### [Information shown]
· · · · ·
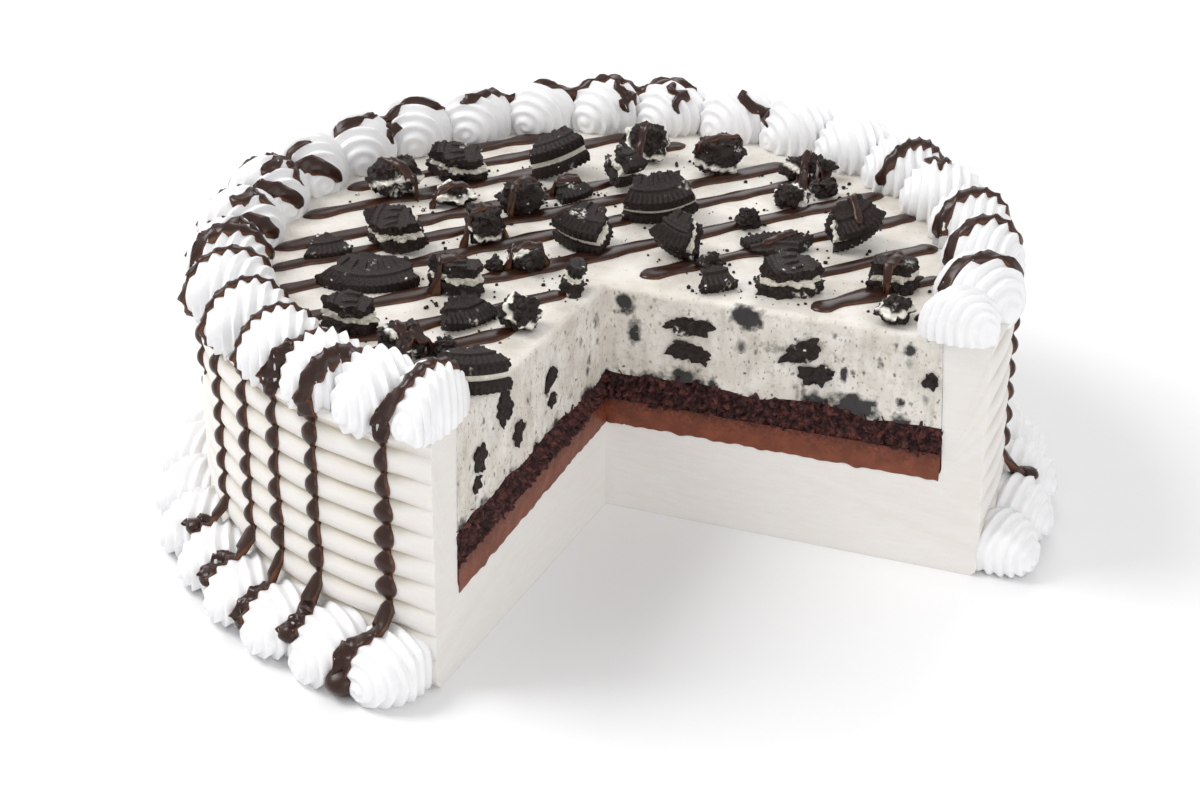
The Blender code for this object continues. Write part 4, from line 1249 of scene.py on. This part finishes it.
def drape(beads, tree, stations, seed):
    """Add a bead of sauce along stations of (core, aim, half width, height).

    Each point of it is pressed against the surface from outside, towards the core.
    """
    kept = []
    for core, aim, half, height in stations:
        hit = landing(tree, core, aim)
        if hit is not None:
            kept.append((core, aim, half, height, hit))
    if len(kept) < 4:
        return
    last = len(kept) - 1

    def surface(index, side):
        """Point beside a station, the surface's height over it and the narrowing at an end."""
        core, aim, half, _, middle = kept[index]
        before, after = kept[max(index - 1, 0)], kept[min(index + 1, last)]
        ahead = after[0] + after[1] * 10 * MM - before[0] - before[1] * 10 * MM
        across = ahead.cross(aim).normalized()
        closing = math.sqrt(min(1.0, (min(index, last - index) + 0.15) / 3.0))
        uneven = 1 + 0.65 * noise.noise(middle / (8 * MM) + Vector((seed, 0, 0)))
        beside = core + across * side * half * closing * uneven
        hit = landing(tree, beside, aim)
        if hit is None or (hit - middle).length > 2.2 * half + 1.5 * MM:
            hit = middle
        return beside, (hit - beside).dot(aim), closing

    made = bmesh.new()
    made.verts.layers.float.new("thin")
    bmesh.ops.create_cone(made, cap_ends=True, segments=10, radius1=1, radius2=1, depth=1)
    long_edges = [edge for edge in made.edges if abs(edge.verts[0].co.z - edge.verts[1].co.z) > 0.5]
    bmesh.ops.subdivide_edges(made, edges=long_edges, cuts=last - 1, use_grid_fill=True)
    thin = made.verts.layers.float["thin"]
    found = {}
    for vertex in made.verts:
        place = (round((vertex.co.z + 0.5) * last), round(vertex.co.x, 4))
        if place not in found:
            found[place] = surface(*place)
    for vertex in made.verts:
        index, side = round((vertex.co.z + 0.5) * last), round(vertex.co.x, 4)
        beside, level, closing = found[index, side]
        up = vertex.co.y
        around = [found[near, side][1] for near in range(max(0, index - 3), min(last, index + 3) + 1)]
        filled = max(level, sum(around) / len(around))
        if up > 0.1:
            lift = filled + kept[index][3] * closing * up
        else:
            lift = level - 0.3 * MM
        vertex.co = beside + kept[index][1] * lift
        vertex[thin] = abs(side) ** 3
    pour(made, beads)


def border_core(piping, outward):
    """Point inside the top border that the sauce over it is pressed towards."""
    return outward * piping.top_radius + UP * (CAKE_TOP + 3 * MM)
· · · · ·
### [What the task requires]
Repeat exactly, please, each line from the beginning of the data through the line with "half width, height)." in it, and only those lines.

### [Expected answer]
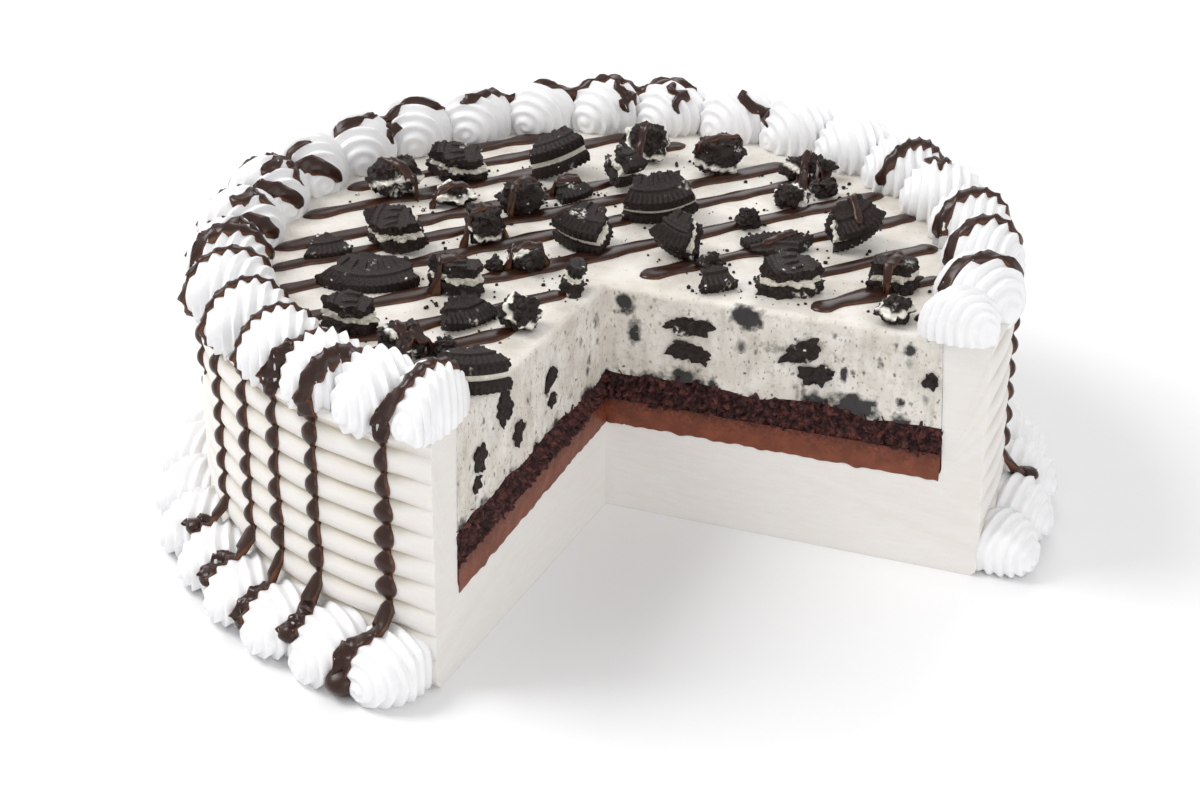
The Blender code for this object continues. Write part 4, from line 1249 of scene.py on. This part finishes it.
def drape(beads, tree, stations, seed):
    """Add a bead of sauce along stations of (core, aim, half width, height).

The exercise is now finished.